I’m not lending you money because you have a really good job, or you have a valuable house, I’m lending you money because you will invest that money in an asset (yourself) that will provide long term income.
Allowing people to bankruptcy it away means they get to invest the borrowed money into the asset, falsely downgrade the asset to $0 value, eliminate the debt, then use the asset for long term income once the coast is clear. It creates a perverse incentive to game the system, with benefits well into the 6 figure range.
As much as I usually stand up for the little guy, this is a bad idea.
Have you seen the interest rates on other non-collateralized debt, like credit cards? So instead of students paying like 4% now, they would pay like 15%+. For the ones who get them. Many just never would be able to.

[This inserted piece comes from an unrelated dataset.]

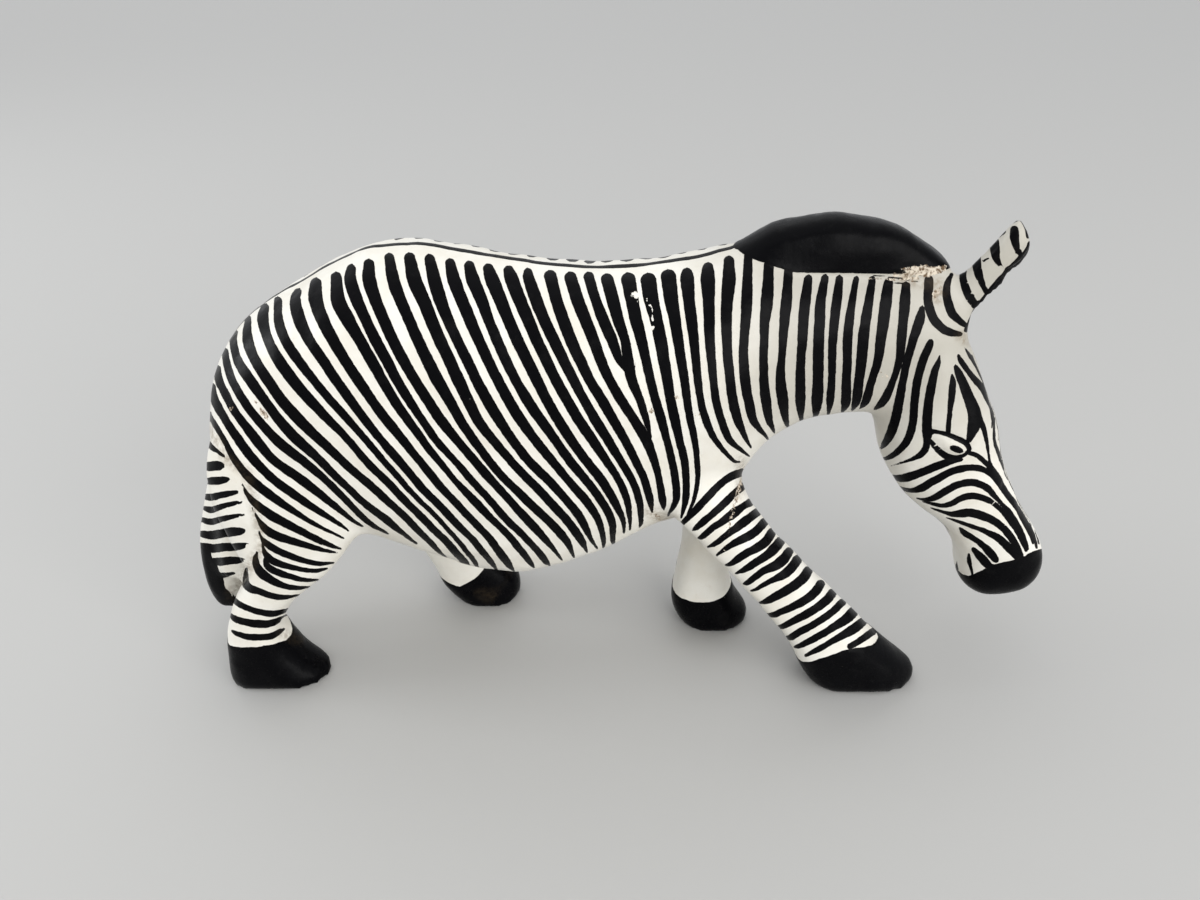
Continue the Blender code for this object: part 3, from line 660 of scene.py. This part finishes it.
def hoof_distance(places):
    """Height above the nearest hoof's upper edge, in mm, less than zero on the hoof."""
    x, y, z = places.points.T
    above = np.full(len(x), PLENTY)
    for back, front, right, left, top in HOOVES:
        height = z - np.interp(x, top[:, 0], top[:, 1])
        mine = (x > back) & (x < front) & (y > right) & (y < left) & (z < ANKLE)
        above = np.where(mine & ~on_tail(places), np.minimum(above, height), above)
    return above


# %% [markdown]
# Where a stripe stops is told by how far the skin faces the eye: 1 straight on, 0 at the
# outline, less than 0 out of sight. The body stripes stop just past the outline, those on
# the near legs and the rump run further round, and the far legs have theirs outside only.

# %% Where the stripes stop
BODY_STOP = -0.08
FURTHER_ROUND = 0.35
OUTSIDE = 0.05
LEG_RIM = 3.0  # percent of the length
LEG_INTO_BODY = (36, 48)  # percent of the height
RUMP_ROUND = (-104, -92)  # mm along the body
RUMP_LOW = 40  # percent of the height


def end_of_stripes(places):
    """More than zero, in mm, where the stripes of the body and the legs have ended."""
    on_legs = [np.maximum(*(within(places.along, leg, places.up, LEG_RIM) for leg in pair))
               for pair in ((NEAR_HIND, NEAR_FRONT), (FAR_HIND, FAR_FRONT))]
    low = 1 - ramp(places.up, *LEG_INTO_BODY)
    rump = (1 - ramp(places.points[:, 0], *RUMP_ROUND)) * (places.up > RUMP_LOW)
    stop = BODY_STOP - FURTHER_ROUND * np.maximum(on_legs[0] * ~places.far * low, rump)
    inner = np.where(on_legs[1] * places.far * low > 0.5,
                     (OUTSIDE - places.real_normals[:, 1]) * TURN, -PLENTY)
    return np.maximum((stop - places.facing) * TURN, inner)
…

And more generally, that we subsidize education for those who, on average, will pay more in taxes to make up the difference, vs. those who, on average, don’t.
What we don’t want, or I don’t want, is to offload the risk of lending money to people who won’t pay it back.

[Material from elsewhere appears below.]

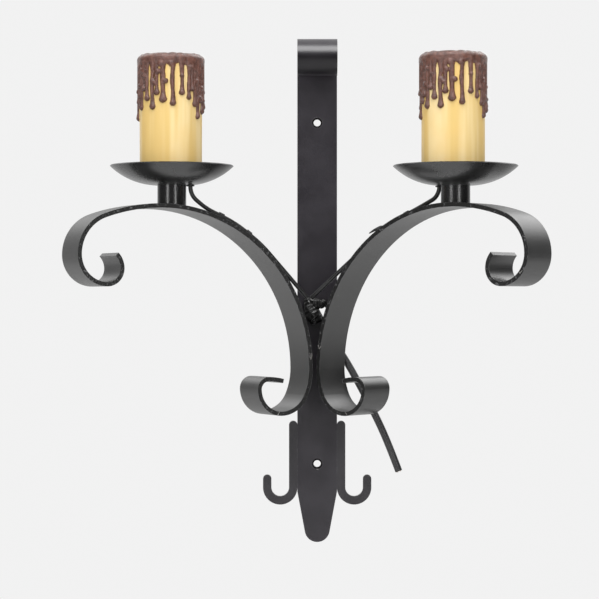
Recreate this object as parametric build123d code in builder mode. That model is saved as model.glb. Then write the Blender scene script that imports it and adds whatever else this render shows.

I suppose one could make a case that an education in liberal arts/communications/gender studies/underwater basket weaving makes the student a better person in ways that can’t be measured in money. I’ve never seen such a case made, but I suppose it could be done. Asserted, yes, made, no.
It has to be quite a strong case - “give this person $80K and take my word for it that everyone will be better off” doesn’t cut it, IMO. You would actually have to show me how everyone is better off, and especially how everyone would be better off than if I got to keep the money and spend it on things that I know will make me better off.

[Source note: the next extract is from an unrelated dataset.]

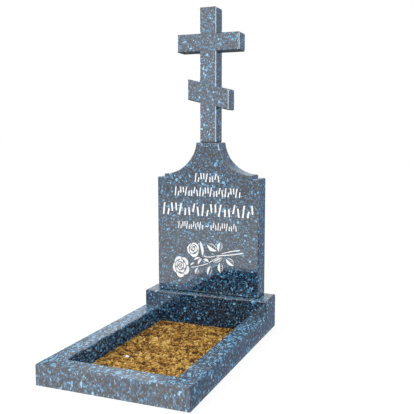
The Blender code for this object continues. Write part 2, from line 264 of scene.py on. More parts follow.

Yes. Lenders have to charge higher interest on unsecured debt, because it is unsecured. So if the borrower defaults, there’s nothing to go after to collect any part of the debt.
I found this Planet Money episode to be intriguing - the concept was that a college would cover tuition for a student in exchange for a % of their future earnings (up to a certain point) - it was similar to the student “selling stock” in themselves to the college. This definitely ensured that the college had a vested interest in making sure the student was successful in the future. I’d like to see more universities and colleges offer this type of financial aid, but not sure if it should go any further than something that schools voluntarily take on themselves.
For one obvious thing, there are certainly plenty of lower-income (i.e. not able to pay out-of-hand for a liberal arts education) people who might be terrific English literature professors, music professors, artists, archaeologists, psychologists, sociologists, etc…
Why should some half-assed student get a loan to go study computer science or some other tech field, and a good student gets told to pound sand because they want to study political science? It’s entirely possible that the cs student may drop out and end up a cable monkey or help desk tech, and the political science student might end up a tenured professor.
I mean, it’s fine and dandy for the wealthy to fund whatever they want for their children’s educations, but it’s not fair to expect non-wealthy people’s children to only get help if they want to do what would amount to a sort of trade school.
The idea of giving a loan for a percentage of later income has been around for a long time, at least since I was in college – as I said a long time. There were different plans. Most had caps. Some grouped a class together and each in the plan paid a percentage of their own income until the entire class was paid off or until a student paid 10% (or some number I don’t recall) more than his or her own debt plus interest. I was pretty sure this was called the Princeton Plan. But there are too many different Princeton Plans it seems.
In any case it proved unpopular and those who planned to go into higher income careers opted for regular loans, as might have been expected.